My old chum, and former boss, Iain Martin writes that time is, in fact, of the essence in Afghanistan and that Barack Obama needs to make a decision:


We cannot go on like this indefinitely – making some progress but never winning, especially when money is so tight. We need to either commit more troops and firepower, get a move on, surge troop numbers, take the fight anew to the Taliban and aim for victory. Or if we don’t fancy that we can slim down our presence dramatically, fund the anti-Talban forces and back them up with special forces support and airpower.

The worst option appears to be staying in limbo-land and sacrificing lives for years with no prospect of eventual victory. The choice is for President Obama. Contrary to there being no need to rush, it’s decision time.

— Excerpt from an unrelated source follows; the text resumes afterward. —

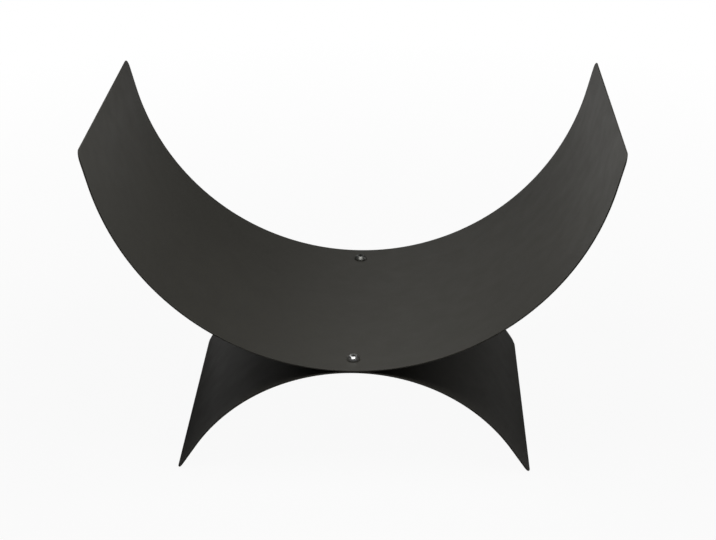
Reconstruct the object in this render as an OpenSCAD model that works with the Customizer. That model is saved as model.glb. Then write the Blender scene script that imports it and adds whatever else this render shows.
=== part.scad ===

Now there’s obviously something to this. But I’m not sure it’s entirely persuasive. Apart from anything else, I wonder if Iain is simplfying matters somewhat by presenting the options Obama (and NATO) face in this fashion. Choose either A or B, he says, but for god’s sake choose. But the problem is surely that neither A nor B are terribly attractive options. Nor, significantly, does either come with any kind of guarantee of success. 

Now perhaps it doesn’t matter whether one chooses A or B. Perhaps both could be made to work. But it’s not obvious which one will work and the consequences of picking the wrong one seem, potentially, quite severe. In other words, perhaps the negative consequences of making the “wrong” choice are greater than the benefits to be gained from making the “right” choice? That seems  unpleasantly possible.

If that’s the case then refusing to choose actually has a certain logic. The status quo may be imperfect but it is at least a known imperfection, not an uknown one. Iain suggests we need to put all our chips on red or on black and implies, I think, that it doesn’t much matter which. But perhaps you don’t have to play at all!

Holding or containing operations are not terribly satisfactory but they may sometimes be the least worst option. And until it becomes a little clearer what realistic options there are in Afghanistan it seems wise to wait and see for as long as possible. Caution isn’t always the worst policy and among the most important rules of war is surely Avoid Defeat.

One other thing: yes, we’ve had troops in Afghanistan for eight years. But the war as it’s currently being fought hasn’t been going on for as long as that. Furthermore, Iain suggests that the cost in men and material has been “immense”. In one sense, of course, this is true. But if the Afghan campaign is considered a matter of real national security – and even the “counter-terrorism” strategy advocated by the “slim down” side of the argument agrees that it is – then a) casualties are an inevitable consequence of state policy and b) in this respect the cost has not been immense. 

That sounds cold-hearted I know and, understandably, can be of no consolation to the families and friends of fallen servicemen. But it’s true nonetheless. Just as we understood that there was what might be termed an “acceptable level of casualties” in Northern Ireland so that brutal calculation applies to Afghanistan. It is not, for reasons detailed here, another Vietnam.

Muddling through doesn’t sound very heroic and it’s not a very noble thing to die for. But our Afghan policy is, in some ways, defined by negatives: it’s hard to say what victory looks like, but defeat is easier to recognise. We may hope that our troops in Helmand can do some good but perhaps their main role is to prevent things from getting worse. As I say, none of it is satisfactory and much of it is pretty grim. But that’s where we seem to be and it’s not clear, to me at least, that the choices are quite so clear as some suggest, nor that, as others argue, the act of chooing is more important than the actual choice that’s made.